Bengaluru's 163-Year Governance Saga: From 1862 Board to 2025 Split
Bengaluru's 163-Year Governance Evolution

Brand Bengaluru, once a shining emblem of India's tech prowess, is showing significant signs of strain. The city's global image is being tested by years of delayed municipal elections, crumbling infrastructure, and a pervasive sense of civic neglect. While recent administrative reforms offer a glimmer of hope, the persistent lack of sustained political will poses a serious threat. The promise of decentralisation remains largely theoretical without elected local bodies for over five years, risking damage that could become irreversible. In such critical times, the city's clearest path forward may not lie in untested novelty, but in the lessons of its own long and complex history.

The Twin-Town Origins: A City Divided

The story of Bengaluru's civic administration began not as one city, but two. In the mid-19th century, a clear divide existed between the old pete (native town) to the west and the British cantonment to the east. Each developed with distinct rhythms, languages, and priorities.

This division led to the creation of Bengaluru's first municipal bodies. On March 27, 1862, nine citizens formed the Bangalore City Municipality to manage the bustling pete with its crowded bazaars and weaving clusters. A year later, the Civil and Military Station Municipality was established to administer the cantonment area with military precision. These twin boards laid the foundational stones of urban governance, introducing property taxes, street lighting, sanitation, and systematic drainage to a growing urban space.

Unification, Expansion, and the Birth of a Behemoth

By the 1940s, the lines between the pete and cantonment had blurred. With a population soaring past four lakh, the city's needs outstripped the capabilities of two separate boards. In a landmark move soon after Independence in 1949, the two municipalities merged to form the Bangalore City Corporation (BCC). This unification, spanning just over 69 sq km under Mayor R Subbanna, symbolized the new nation's spirit.

Decades of rapid industrial growth, with giants like HAL and BHEL setting up base, pushed Bengaluru's boundaries outward. The BCC expanded repeatedly until 1981, covering 226 sq km. However, by the new millennium, the city had transformed into an urban region, swallowing villages and blurring all traditional limits. The creation of the Bruhat Bengaluru Mahanagara Palike (BBMP) in 2007 was an admission of this reality. By merging eight surrounding municipal councils and 110 villages, the BBMP's jurisdiction exploded to 741 sq km, serving a population nearing one crore. It became a sprawling, often paralysed, administrative giant.

The 2025 Reset: A Return to Smaller Units

By 2025, the challenges of unmanageable scale—chronic issues like garbage, traffic, and flooding—made decentralisation an urgent necessity. The solution, debated for years, finally materialised with the split of the monolithic BBMP into five new city corporations: Central, East, West, South, and North.

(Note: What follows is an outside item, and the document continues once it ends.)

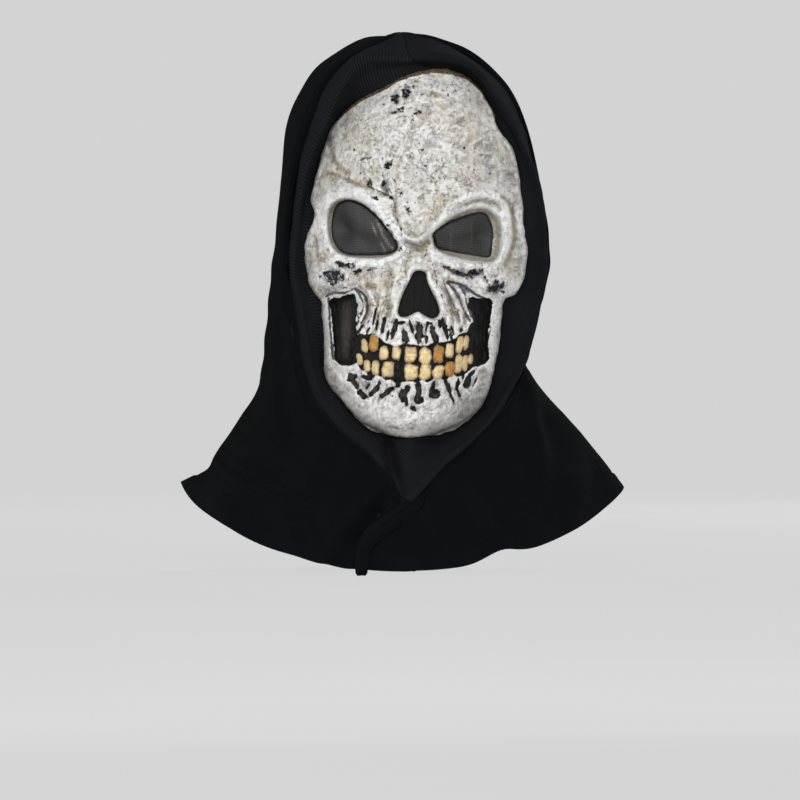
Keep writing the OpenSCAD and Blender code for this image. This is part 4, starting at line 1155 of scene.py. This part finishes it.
FACING_RIGHT = [
    (5, 116, 6, -78, 123.2, 0.0), (15, 116, 18, -78, 123.2, 1.0), (27, 112.5, 32, -77, 121, 2.0),
    (39, 103, 46, -73, 113, 3.0), (49, 85, 59, -64, 96, 4.0), (60, 68, 72, -50, 76, 5.0),
    (66, 57, 78.5, -42, 61, 5.4), (70.5, 35, 87.5, -34, 43, 6.0), (74, 10, 92.5, -28, 18, 6.6),
    (77, -5, 94.5, -26, -4, 7.1), (77.5, -25, 95, -26, -26, 7.9), (65, -45, 90, -30, -50, 8.7),
    (62, -70, 84.5, -38, -74, 9.5), (60, -88, 79.5, -48, -91, 10.1), (56, -108, 69.5, -66, -109, 10.9),
    (50, -121.5, 60.5, -80, -125, 11.6), (36, -135, 43, -97, -144, 12.1),
    (22, -141, 24, -108, -160, 12.55), (8, -143.2, 10, -113, -174, 12.85),
]
FACING_END = (0, -144, -5, -112.5, -187, 13.35)


def build_facing(material):
    """The facing as one closed band round the latex."""
    left = np.array(FACING_LEFT, float)
    right = np.array(FACING_RIGHT, float)[::-1]
    stations = np.concatenate([left, [FACING_END], right])
    side = np.concatenate([-np.ones(len(left)), [-1], np.ones(len(right))])
    rim_x, rim_z = stations[:, 0], stations[:, 1]
    inner_x, inner_z = rim_x * 0.92, rim_z * 0.95
    # the latex is sunk at the temples, and the cloth goes behind it there
    behind = LATEX_THICK + 1.4 + 1.5 + 4 * sum(bump(rim_x, rim_z, *temple) for temple in TEMPLES)
    glued = face_frame(rim_x, face_base(rim_x, rim_z) + behind, rim_z)
    inner = face_frame(inner_x, face_base(inner_x, inner_z) + behind + 1.0, inner_z)
    crest = stations[:, [2, 3, 4]]
    hood = np.zeros((len(stations), 3))
    tucked = np.zeros((len(stations), 3))
    for i, (section, s) in enumerate(zip(stations[:, 5], side)):
        at = np.array([section])
        turn = soft_table(EDGE_LEFT if s < 0 else EDGE_RIGHT, at, 0.2)
        deeper = 6 * smooth(12.0, 12.6, at)
        hood[i] = hood_surface(at, turn + 2.5, s, 3.2 + deeper)[0]
        tucked[i] = hood_surface(at, turn + 9, s, 4.2 + 1.5 * deeper)[0]
    half = (glued + crest) / 2
    half[:, 1] += np.where(side < 0, 2.0, np.where(rim_z < -100, 6.0, -2.0))
    controls = np.stack([inner, glued, half, crest, hood, tucked], 1)
    around = spline(controls.reshape(len(controls), -1), 10, True).reshape(-1, 6, 3)
    points = np.array([spline(row, 8) for row in around])
    normal = normals_of(points)
    normal *= np.sign((normal * (points - points.mean((0, 1)))).sum(2).mean())
    x, z = points[..., 0], points[..., 2]
    size = lengths_on(points)
    share = np.linspace(0, 1, points.shape[1])[None, :] + 0 * x
    # a crest along the fold and a few soft waves
    out = 1.3 * np.exp(-((share - 0.6) / 0.045) ** 2)
    out += 0.6 * noise(size[..., 1], size[..., 0] * 2, 22, 700, 3)
    points = points + normal * out[..., None]
    # a deep valley under the chin, and a low ridge beside it
    under = smooth(-142, -152, z)
    valley = np.exp(-np.abs((x - (-15 + (z + 160) * -0.25)) / 4.6) ** 3)
    points[..., 1] += (4 + 11 * smooth(-180, -166, z)) * under * valley
    points[..., 1] -= 2.0 * under * np.exp(-((x - (1 + (z + 160) * -0.1)) / 7) ** 2)
    number = np.arange(x.size).reshape(x.shape)
    number = np.concatenate([number, number[:1]])
    faces = np.stack([number[:-1, :-1], number[:-1, 1:], number[1:, 1:], number[1:, :-1]], -1).reshape(-1, 4)
    piece = make_mesh("hood_facing", points.reshape(-1, 3), faces, material)
    cloth = np.stack([size[..., 1], size[..., 0], 0 * x], -1)
    place(piece, "cloth", cloth.reshape(-1, 3))
    thicken(piece, FACING_THICK)
    dress(piece, "face_facing")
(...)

This radical restructuring marks a full circle in Bengaluru's 163-year civic journey. For the first time since 1949, the city will be governed by multiple corporations. The move promises smaller jurisdictions, greater local accountability, and elected mayors with longer terms. It echoes the city's earliest municipal instinct, where governance was closer to the people. This step acknowledges a fundamental truth: the Bengaluru of today cannot be effectively ruled from a single, distant office.

Viewed across a century and a half, the narrative of Bengaluru's municipal corporations is more than a bureaucratic chronicle. It is a direct reflection of the city's own metamorphosis—its expanding geography, layered histories, and the constant tension between unified control and local autonomy. From 1862 to 2025, the core challenge has remained: balancing massive scale with human intimacy. As the city embarks on this new chapter in 2026, one can only hope it applies the hard-won wisdom from its many previous reincarnations to build a more resilient and responsive future.